Most users of Smart Inventory Optimization (SIO) run the application periodically, typically monthly. SIO analyzes current demand for inventory items and recent supplier lead times, converting these into demand and supply scenarios, respectively. Then users either interactively (for individual items) or automatically (at scale) set inventory control parameters that will provide the long-term average performance they want, balancing the competing goals of minimizing inventory while guaranteeing a sufficient level of item availability.

Smart Supply Planner (SSP) operates in a more immediate way to react to contingencies. Any day could bring an anomalous order that spikes up demand, such as when a new customer places a surprising initial stocking order. Or a key supplier could experience a problem at its factory and be forced to delay shipment of your planned replenishment orders. In the long run, these contingencies average out and justify the recommendations coming out of SIO. However, SSP will give you a way to react in the short run to seize opportunities or dodge bullets.

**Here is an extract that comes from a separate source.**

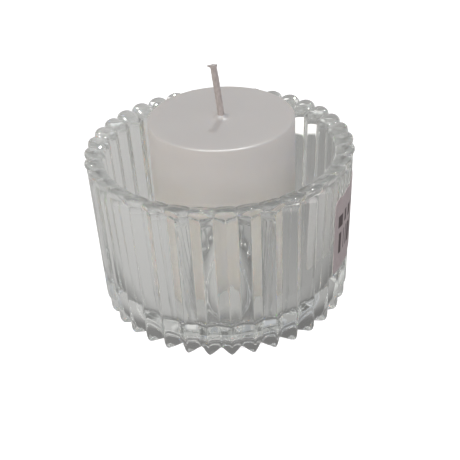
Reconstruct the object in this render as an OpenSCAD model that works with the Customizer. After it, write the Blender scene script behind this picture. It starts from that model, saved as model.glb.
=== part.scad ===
// Ribbed glass tealight holder with its candle.
// The cup stands on its foot ring. The origin is the centre of the foot, on the surface it
// stands on. +Z is up, +X is the side that carries the price label. Units are millimetres.

/* [Cup] */
// Height of the cup
cup_height = 45.8; // [38:0.2:60]
// Radius over the rib crests at the rim
rim_radius = 35.2; // [31:0.2:45]
// Radius over the rib crests at the base
base_radius = 34.2; // [28.5:0.1:45]
// Number of ribs around the cup
rib_count = 36; // [24:2:40]
// Depth of a rib, from its crest to the valley
rib_depth = 2.8; // [2:0.1:4]
// Width of the land on each crest, at the narrower end of the cup
crest_land = 0.4; // [0.3:0.05:1]
// Glass left between a valley and the inner wall, at the rim
rim_wall = 1.9; // [1:0.1:4]
// Glass left between a valley and the inner wall, at the floor
floor_wall = 2.3; // [1:0.1:4]
// Thickness of the floor, from the table to the surface the candle stands on
floor_thickness = 7; // [4:0.5:12]
// Radius of the round between the inner wall and the floor
floor_round = 3; // [1:0.5:5]
// Radius of the round on the inner edge of the rim
lip_round = 2.2; // [0.5:0.1:2.4]
// How far the fire-polished bead stands out past the crests
bead_proud = 0.4; // [0.1:0.05:0.8]
// Radius of the fire-polished bead
bead_radius = 2; // [1.5:0.1:2.5]
// How far the rib crests curve in at the base
base_round = 1.4; // [0.5:0.1:2]
// Height over which they curve in
base_round_height = 3.2; // [1:0.1:6]

/* [Foot] */
// Distance from the valleys at the base in to the foot ring
foot_inset = 2.1; // [0.5:0.1:4]
// Width of the foot ring
foot_width = 4; // [2:0.5:8]
// How far the foot ring stands below the rib ends
foot_height = 0.6; // [0.3:0.1:1.5]
// Depth of the hollow inside the foot ring
foot_hollow = 1.4; // [0.8:0.1:2.5]

/* [Candle] */
// Radius of the candle
candle_radius = 19.2; // [15:0.2:24]
// Height of the candle
candle_height = 46; // [20:0.2:60]
// Rounding of the candle's edges
candle_round = 0.8; // [0.3:0.1:2]
// Offset of the candle from the cup's axis, towards +X
candle_shift = 0.9; // [-3:0.1:3]
// Radius of the small wax cone that creeps up the wick
wick_cone_radius = 2; // [1.6:0.1:4]
// Height of that wax cone
wick_cone_height = 0.6; // [0.3:0.1:1.5]

/* [Wick] */
// Radius of the wick
wick_radius = 0.9; // [0.5:0.1:1.4]
// Length of the wick above the wax
wick_length = 14.4; // [12:0.2:25]
// Lean of the wick's tip towards -X, in degrees from upright
wick_lean = 11; // [1:0.5:20]

/* [Wick sustainer] */
// Radius of the thin metal tab
tab_radius = 8; // [5:0.5:12]
// Thickness of the tab's sheet metal
tab_sheet = 0.4; // [0.2:0.05:0.8]
// Wall of the crimped neck
neck_wall = 0.4; // [0.2:0.05:0.8]
// Height of the crimped neck above the tab
neck_height = 4; // [2:0.5:8]

/* [Price label] */
// Height of the paper label, along the wall
label_height = 22.5; // [10:0.5:24]
// How far the label's middle lies above the middle of the straight wall
label_rise = 3.4; // [-5:0.2:5]
// Direction of the label's front edge, in degrees from +X, anticlockwise seen from above
label_start = -37; // [-60:1:0]
// Angle that the label covers around the cup
label_sweep = 45; // [20:1:90]
// Thickness of the paper
label_sheet = 0.3; // [0.2:0.05:0.4]

/* [Hidden] */

$fn = 96;

// The ribs. One crest points at -Y, and the crests run on a cone from base to rim.
rib_pitch = 360 / rib_count;
crest_rise = rim_radius - base_radius;
crest_lean = atan(crest_rise / cup_height);

// A groove between two ribs is a straight V prism that leans with the crests.
narrow_radius = min(rim_radius, base_radius);
groove_half = narrow_radius * sin(rib_pitch / 2) - crest_land / 2;
groove_tip = 0.15;
groove_reach = 3;
groove_mouth = groove_tip + (groove_half - groove_tip) * (rib_depth + groove_reach) / rib_depth;
groove_length = cup_height / cos(crest_lean) + 2 * groove_reach;

// The inner wall, from the floor to the rim
inner_radius = rim_radius - rib_depth - rim_wall;
floor_radius = crest_radius(floor_thickness) - rib_depth - floor_wall;

// The bead rounds off the outer edge of the rim.
bead_centre = rim_radius + bead_proud - bead_radius;
bead_level = cup_height - bead_radius;
bead_foot = bead_level - bead_radius;

// The crests curve in below this level, and the wall is straight from here to the bead.
round_top = foot_height + base_round_height;

// The foot ring
foot_radius = base_radius - rib_depth - foot_inset;
hollow_radius = foot_radius - foot_width;

// The candle stands on the floor. The wick runs upright through it from the underside, and on as an arc.
wick_upright = candle_height + wick_cone_height;
wick_arc = (wick_length - wick_cone_height) * 180 / (PI * wick_lean);
neck_radius = wick_radius + neck_wall;

// Number of straight steps in each rounded corner that is drawn as points
round_steps = 6;

// Margin that lets a cut run clear through a face
cut = 1;

// Radius over the crests at height z
function crest_radius(z) = base_radius + crest_rise * z / cup_height;

// Points of an elliptical arc about [x, y] with half axes rx and ry, from angle a0 to angle a1
function arc(x, y, rx, ry, a0, a1) =
    [
        for (i = [0:round_steps])
            let (a = a0 + (a1 - a0) * i / round_steps)
                [x + rx * cos(a), y + ry * sin(a)]
    ];

// Half section of the cup before it is hollowed and its ribs are cut
module cup_blank() {
    polygon(concat(
        [[0, foot_height]],
        arc(crest_radius(round_top) - base_round, round_top, base_round, base_round_height, -90, 0),
        [[crest_radius(bead_level), bead_level], [bead_centre, bead_level]],
        [[bead_centre, cup_height], [0, cup_height]]
    ));
    translate([bead_centre, bead_level])
        circle(r = bead_radius);
    translate([hollow_radius, 0])
        square([foot_width, foot_height + cut]);
}

// Half section of the space inside the cup
module cup_cavity() {
    polygon(concat(
        [[0, floor_thickness]],
        arc(floor_radius - floor_round, floor_thickness + floor_round, floor_round, floor_round, -90, 0),
        arc(inner_radius + lip_round, cup_height - lip_round, lip_round, lip_round, 180, 90),
        [[inner_radius + lip_round, cup_height + cut], [0, cup_height + cut]]
    ));
}

// The V grooves between the ribs
module rib_grooves() {
    for (i = [0:rib_count - 1])
        rotate([0, 0, (i + 0.5) * rib_pitch - 90])
            translate([base_radius, 0, 0])
                rotate([0, crest_lean, 0])
                    translate([0, 0, -groove_reach])
                        linear_extrude(height = groove_length)
                            polygon([
                                [-rib_depth, -groove_tip],
                                [-rib_depth, groove_tip],
                                [groove_reach, groove_mouth],
                                [groove_reach, -groove_mouth]
                            ]);
}

module glass_holder() {
    color([0.82, 0.88, 0.86, 0.4])
        difference() {
            rotate_extrude()
                difference() {
                    cup_blank();
                    cup_cavity();
                    square([hollow_radius, foot_hollow]);
                }
            rib_grooves();
        }
}

// The paper lies on the crests, so its inside is the crest cone.
module price_label() {
    label_base = (round_top + bead_foot - label_height) / 2 + label_rise;
    label_top = label_base + label_height;
    low_radius = crest_radius(label_base);
    high_radius = crest_radius(label_top);
    color([0.72, 0.56, 0.64])
        rotate([0, 0, label_start])
            rotate_extrude(angle = label_sweep)
                polygon([
                    [low_radius, label_base],
                    [low_radius + label_sheet, label_base],
                    [high_radius + label_sheet, label_top],
                    [high_radius, label_top]
                ]);
}

// Moves what is drawn about the wick's axis to the candle's place on the floor
module on_floor() {
    translate([candle_shift, 0, floor_thickness])
        children();
}

module candle_wax() {
    color([0.93, 0.90, 0.86])
        on_floor()
            difference() {
                rotate_extrude()
                    union() {
                        square([candle_radius - candle_round, candle_height]);
                        translate([0, candle_round])
                            square([candle_radius, candle_height - 2 * candle_round]);
                        for (z = [candle_round, candle_height - candle_round])
                            translate([candle_radius - candle_round, z])
                                circle(r = candle_round);
                        polygon([
                            [0, candle_height],
                            [wick_cone_radius, candle_height],
                            [wick_radius, wick_upright],
                            [0, wick_upright]
                        ]);
                    }
                sustainer_shape();
                cylinder(r = wick_radius, h = wick_upright + cut);
            }
}

// Tab and neck, which the wax is cast around
module sustainer_shape() {
    cylinder(r = tab_radius, h = tab_sheet);
    cylinder(r = neck_radius, h = tab_sheet + neck_height);
}

module wick() {
    color([0.62, 0.52, 0.48])
        on_floor() {
            cylinder(r = wick_radius, h = wick_upright);
            translate([-wick_arc, 0, wick_upright])
                rotate([90, 0, 0])
                    rotate_extrude(angle = wick_lean)
                        translate([wick_arc, 0])
                            circle(r = wick_radius);
        }
}

module wick_sustainer() {
    color("silver")
        on_floor()
            difference() {
                sustainer_shape();
                translate([0, 0, -cut])
                    cylinder(r = wick_radius, h = tab_sheet + neck_height + 2 * cut);
            }
}

glass_holder();
price_label();
candle_wax();
wick();
wick_sustainer();
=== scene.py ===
"""Looks of the ribbed glass tealight holder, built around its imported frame.

Metres, +Z up, the cup's axis on Z. The frame's front is -Y, and the price label is on the +X side.
"""

import math

import bpy
import numpy as np
from mathutils import Matrix, Vector


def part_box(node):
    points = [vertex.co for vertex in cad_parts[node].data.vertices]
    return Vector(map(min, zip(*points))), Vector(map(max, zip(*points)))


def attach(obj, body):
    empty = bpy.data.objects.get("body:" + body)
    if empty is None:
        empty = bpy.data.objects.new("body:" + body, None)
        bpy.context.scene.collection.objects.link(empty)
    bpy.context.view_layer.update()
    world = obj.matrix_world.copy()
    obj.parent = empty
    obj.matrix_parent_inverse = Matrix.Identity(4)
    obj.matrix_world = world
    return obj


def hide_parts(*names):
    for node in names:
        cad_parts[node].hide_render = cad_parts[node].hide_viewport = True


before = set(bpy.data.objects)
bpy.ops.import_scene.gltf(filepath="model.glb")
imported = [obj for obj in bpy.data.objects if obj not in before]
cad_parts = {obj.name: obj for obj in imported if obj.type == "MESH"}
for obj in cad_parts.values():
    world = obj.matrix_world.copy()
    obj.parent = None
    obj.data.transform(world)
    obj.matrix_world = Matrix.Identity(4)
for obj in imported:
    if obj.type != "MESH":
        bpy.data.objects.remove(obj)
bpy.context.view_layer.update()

MM = 0.001

# ---------------------------------------------------------------- sizes, from the frame
CUP_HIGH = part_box("glass_holder")[1]
WAX_LOW, WAX_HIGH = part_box("candle_wax")
WICK_LOW, WICK_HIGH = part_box("wick")
LABEL_LOW, LABEL_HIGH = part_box("price_label")
TAB_LOW, TAB_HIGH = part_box("wick_sustainer")

CUP_HEIGHT = CUP_HIGH[2]
BEAD_OUT = CUP_HIGH[0]  # radius over the beads, the widest place
CUP_FLOOR = WAX_LOW[2] - 0.04 * MM  # height of the glass floor, with a hair of air under the candle
WAX_RADIUS = (WAX_HIGH[0] - WAX_LOW[0]) / 2
WAX_X = (WAX_HIGH[0] + WAX_LOW[0]) / 2
WICK_RADIUS = (WICK_HIGH[1] - WICK_LOW[1]) / 2
TAB_RADIUS = (TAB_HIGH[0] - TAB_LOW[0]) / 2
TAB_SHEET = 0.4 * MM  # thickness of the sustainer's tab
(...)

At its core, SSP operates like SIO in that it is scenario driven. The differences are that it uses short planning horizons and uses real-time initial conditions as the basis for its simulations of inventory system performance. Then it will provide real-time recommendations for interventions that offset the disruption caused by the contingencies. These would include cancelling or expediting replenishment orders.

Summary

Digital twins let you try out plans “in silico” before you implement them in the factory or warehouse. At their core are mathematical models of your operation but connected to real-time data. They provide a “digital sandbox” in which you can try out ideas and get immediate predictions of how well they will work. Much more than a spreadsheet, DT’s will soon be the key tool in your inventory planning toolbox.